Bobby Khan (left) of the Coney Island Avenue Project brought guests from Brooklyn's South Asian community.

Guests from Brooklyn's South Asian community.

After the speakers, Lucy Koteen turned the meeting over to questions from the audience. Nadler, in answer to one question, made a passionate defense of civil liberties which, he said, are very endangered by the war atmosphere. Throughout American history, he said, whenver there has been war, civil liberties has been brushed aside and he said the same thing is happening today. A leading Democrat, he nevertheless decried the current administration's continuation of some of the more onerous authoritarian practices inherited from the Bush regime and said the Bill of Rights could well become a "dead letter" unless Americans stand up to defend it right now.

Doug Biviano, a candidate for City Council in Brooklyn's 33rd district in the last election, asks Congress member Nadler a question.

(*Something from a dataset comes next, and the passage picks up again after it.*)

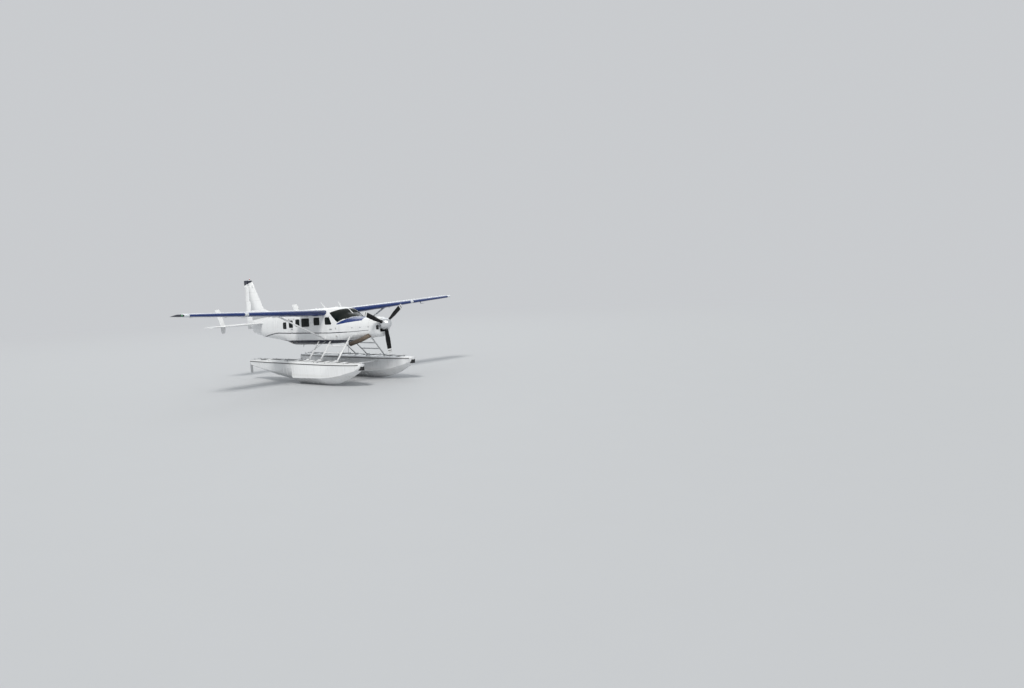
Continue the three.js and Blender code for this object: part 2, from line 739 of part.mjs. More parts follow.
// Builds the fuselage, its doors and its glass
function buildFuselage() {
  let shell = OUTER.intersect(slab(FIREWALL, CABIN_REAR));
  shell = shell.subtract(INNER.intersect(slab(FIREWALL + WALL, CABIN_REAR - WALL)));
  const glassSkin = OUTER.subtract(bodyLoft(9));
  const edgeGap = shrunk(WINDSHIELD, 1);
  const pane = glassSkin.intersect(sidePrism(edgeGap, -1000, 1000));
  addAirframe('windshield', pane, 'glass');
  shell = shell.subtract(sidePrism(WINDSHIELD, -1000, 1000));
  const stripClear = bodyLoft(WALL + GAP);
  const stripSkin = stripClear.subtract(bodyLoft(WALL + 7));
  for (const [side, names, strip] of [
    [1, ['second', 'third', 'last'], [4110, 5640]],
    [-1, ['second', 'third', 'fourth', 'last'], [4110, 6085]],
  ]) {
    for (const name of names) shell = shell.subtract(windowCut(name, side));
    const range = side > 0 ? [100, 1200] : [-1200, -100];
    const glass = stripSkin.intersect(sidePrism(rectangle(strip, 60, 510), ...range, 40));
    addAirframe(side > 0 ? 'side_glass_left' : 'side_glass_right', glass, 'glass');
    shell = shell.subtract(sideCut(CREW_DOOR, side, 70));
    const doorShape = sideCut(shrunk(CREW_DOOR, MOVING_GAP), side, 66);
    const skin = OUTER.subtract(INNER);
    const door = skin.intersect(doorShape).subtract(sideCut(CREW_WINDOW, side, 50));
    shell = hangDoor(shell, side > 0 ? 'crew_door_left' : 'crew_door_right', door,
      doorHinges('crew', side));
    const span = side > 0 ? CARGO_DOOR : PASSENGER_DOOR;
    const label = side > 0 ? 'cargo_door' : 'passenger_door';
    shell = shell.subtract(sideCut(rectangle(span, DOOR_BOTTOM, DOOR_TOP), side, 60));
    const inner = [span[0] + MOVING_GAP, span[1] - MOVING_GAP];
    const halfGap = MOVING_GAP / 2;
    const upper = rectangle(inner, DOOR_SPLIT + halfGap, DOOR_TOP - MOVING_GAP);
    const lower = rectangle(inner, DOOR_BOTTOM + MOVING_GAP, DOOR_SPLIT - halfGap);
    const whole = rectangle(inner, DOOR_BOTTOM + MOVING_GAP, DOOR_TOP - MOVING_GAP);
    const doorSkin = skin.intersect(sideCut(whole, side, 56));
    let top = doorSkin.intersect(sideCut(upper, side, 0)).subtract(windowCut('doorWindow', side));
    if (side > 0) top = top.subtract(windowCut('fourth', side));
    const bottom = doorSkin.intersect(sideCut(lower, side, 0));
    const kind = side > 0 ? 'cargo' : 'passenger';
    shell = hangDoor(shell, `${label}_upper`, top, doorHinges(`${kind}Upper`, side));
    shell = hangDoor(shell, `${label}_lower`, bottom, doorHinges(`${kind}Lower`, side));
  }
  addAirframe('cabin_shell', shell, 'white');
}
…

As the meeting adjourned, both Koteen and Eisenberg said that discussion is good but not enough. Right now, they said, it's only action and pressure from the grass roots that can save the day and end the war. Esienberg asked people to involve themselves in the peace movement, to join protests against the war and to continue pressure on Congress which will soon be asked for even more money to continue that war. Only that can help bring a quick end to the war in Afghanistan she said.